What you should do: Your task is to output all the records below, word for word.

------ Rows

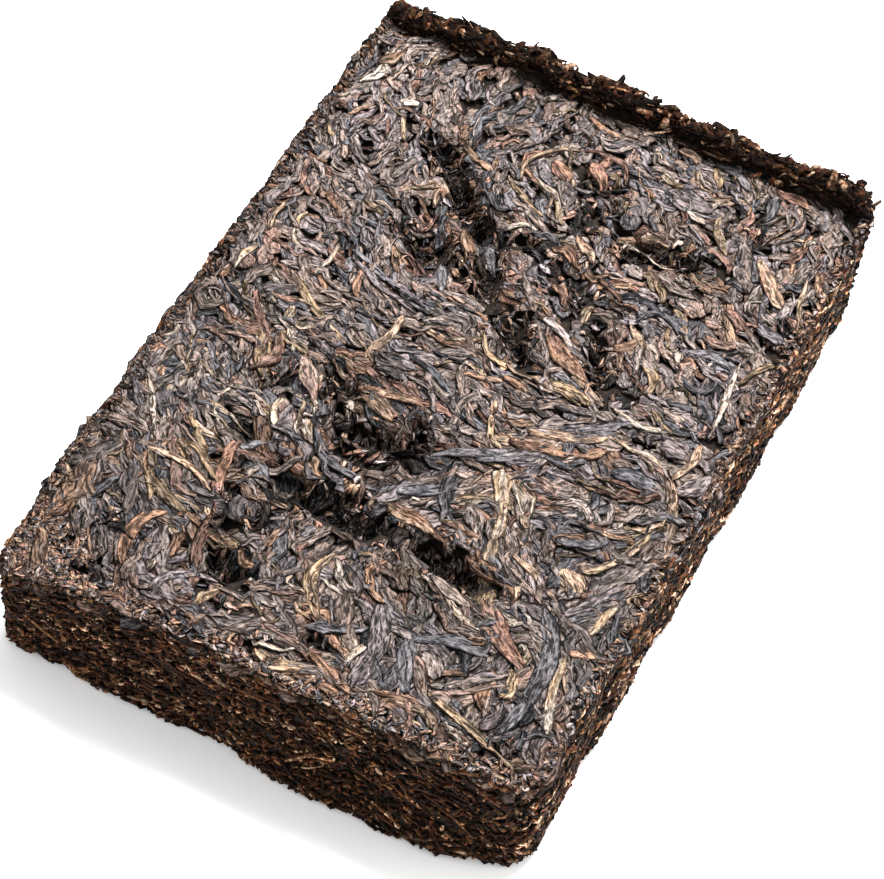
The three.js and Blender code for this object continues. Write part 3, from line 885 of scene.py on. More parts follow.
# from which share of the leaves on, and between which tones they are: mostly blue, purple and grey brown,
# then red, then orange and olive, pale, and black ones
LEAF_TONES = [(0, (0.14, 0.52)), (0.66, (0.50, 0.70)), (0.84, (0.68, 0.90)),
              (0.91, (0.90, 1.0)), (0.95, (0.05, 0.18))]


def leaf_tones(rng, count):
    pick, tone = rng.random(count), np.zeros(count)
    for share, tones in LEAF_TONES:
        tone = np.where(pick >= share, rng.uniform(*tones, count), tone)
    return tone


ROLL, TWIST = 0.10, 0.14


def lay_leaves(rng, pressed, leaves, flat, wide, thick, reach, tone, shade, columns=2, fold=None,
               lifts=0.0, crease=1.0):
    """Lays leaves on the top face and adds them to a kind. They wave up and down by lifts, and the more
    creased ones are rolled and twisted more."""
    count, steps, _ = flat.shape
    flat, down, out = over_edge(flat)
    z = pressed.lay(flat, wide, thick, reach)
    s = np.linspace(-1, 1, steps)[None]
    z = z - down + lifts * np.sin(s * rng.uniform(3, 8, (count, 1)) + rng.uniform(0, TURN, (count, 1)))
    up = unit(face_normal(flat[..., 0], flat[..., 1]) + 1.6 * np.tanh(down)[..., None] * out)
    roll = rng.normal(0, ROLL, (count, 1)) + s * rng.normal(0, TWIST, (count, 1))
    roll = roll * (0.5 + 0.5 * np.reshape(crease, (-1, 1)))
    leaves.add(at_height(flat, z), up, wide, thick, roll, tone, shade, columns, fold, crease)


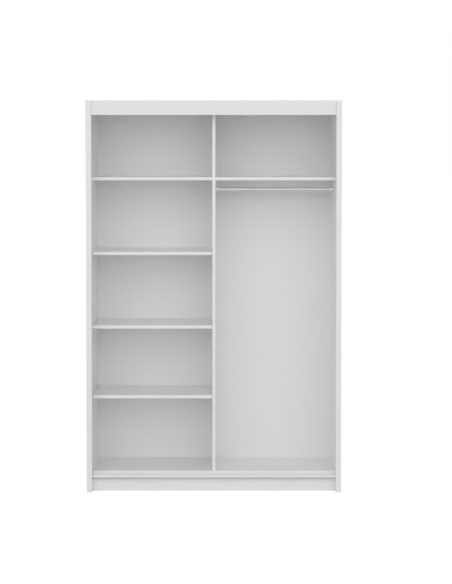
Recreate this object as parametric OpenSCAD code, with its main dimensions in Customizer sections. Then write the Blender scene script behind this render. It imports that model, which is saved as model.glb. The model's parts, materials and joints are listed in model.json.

------------

Finished answer:
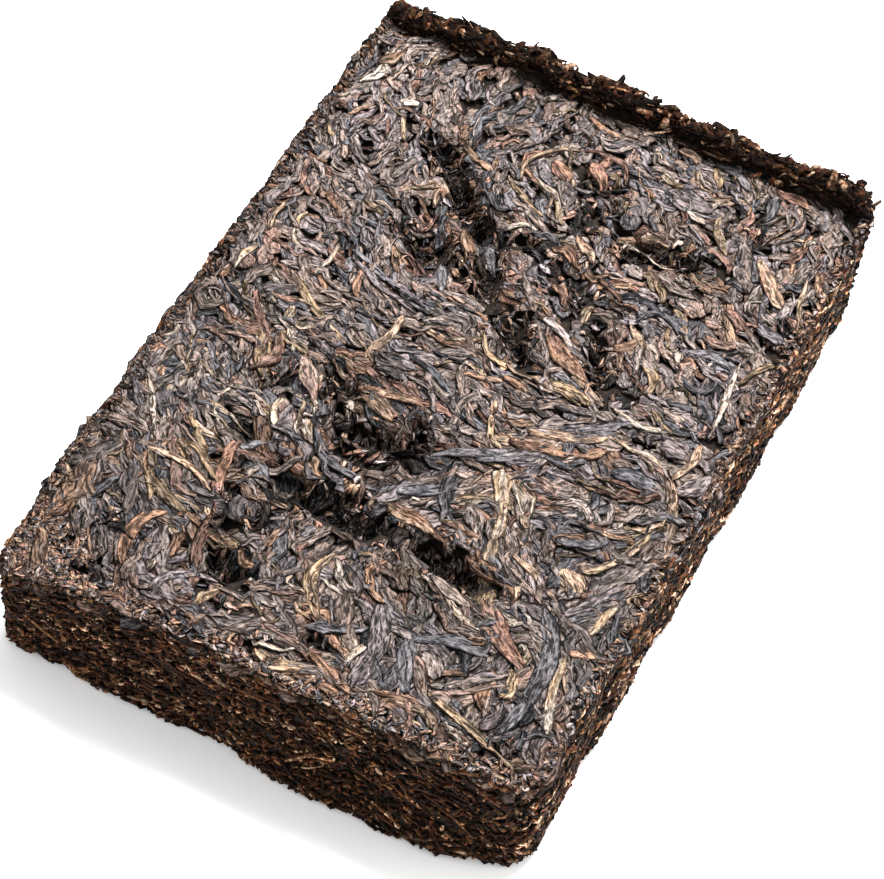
The three.js and Blender code for this object continues. Write part 3, from line 885 of scene.py on. More parts follow.
# from which share of the leaves on, and between which tones they are: mostly blue, purple and grey brown,
# then red, then orange and olive, pale, and black ones
LEAF_TONES = [(0, (0.14, 0.52)), (0.66, (0.50, 0.70)), (0.84, (0.68, 0.90)),
              (0.91, (0.90, 1.0)), (0.95, (0.05, 0.18))]


def leaf_tones(rng, count):
    pick, tone = rng.random(count), np.zeros(count)
    for share, tones in LEAF_TONES:
        tone = np.where(pick >= share, rng.uniform(*tones, count), tone)
    return tone


ROLL, TWIST = 0.10, 0.14


def lay_leaves(rng, pressed, leaves, flat, wide, thick, reach, tone, shade, columns=2, fold=None,
               lifts=0.0, crease=1.0):
    """Lays leaves on the top face and adds them to a kind. They wave up and down by lifts, and the more
    creased ones are rolled and twisted more."""
    count, steps, _ = flat.shape
    flat, down, out = over_edge(flat)
    z = pressed.lay(flat, wide, thick, reach)
    s = np.linspace(-1, 1, steps)[None]
    z = z - down + lifts * np.sin(s * rng.uniform(3, 8, (count, 1)) + rng.uniform(0, TURN, (count, 1)))
    up = unit(face_normal(flat[..., 0], flat[..., 1]) + 1.6 * np.tanh(down)[..., None] * out)
    roll = rng.normal(0, ROLL, (count, 1)) + s * rng.normal(0, TWIST, (count, 1))
    roll = roll * (0.5 + 0.5 * np.reshape(crease, (-1, 1)))
    leaves.add(at_height(flat, z), up, wide, thick, roll, tone, shade, columns, fold, crease)


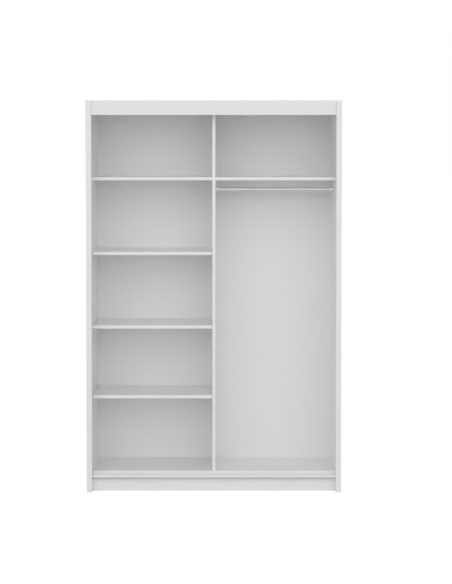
Recreate this object as parametric OpenSCAD code, with its main dimensions in Customizer sections. Then write the Blender scene script behind this render. It imports that model, which is saved as model.glb. The model's parts, materials and joints are listed in model.json.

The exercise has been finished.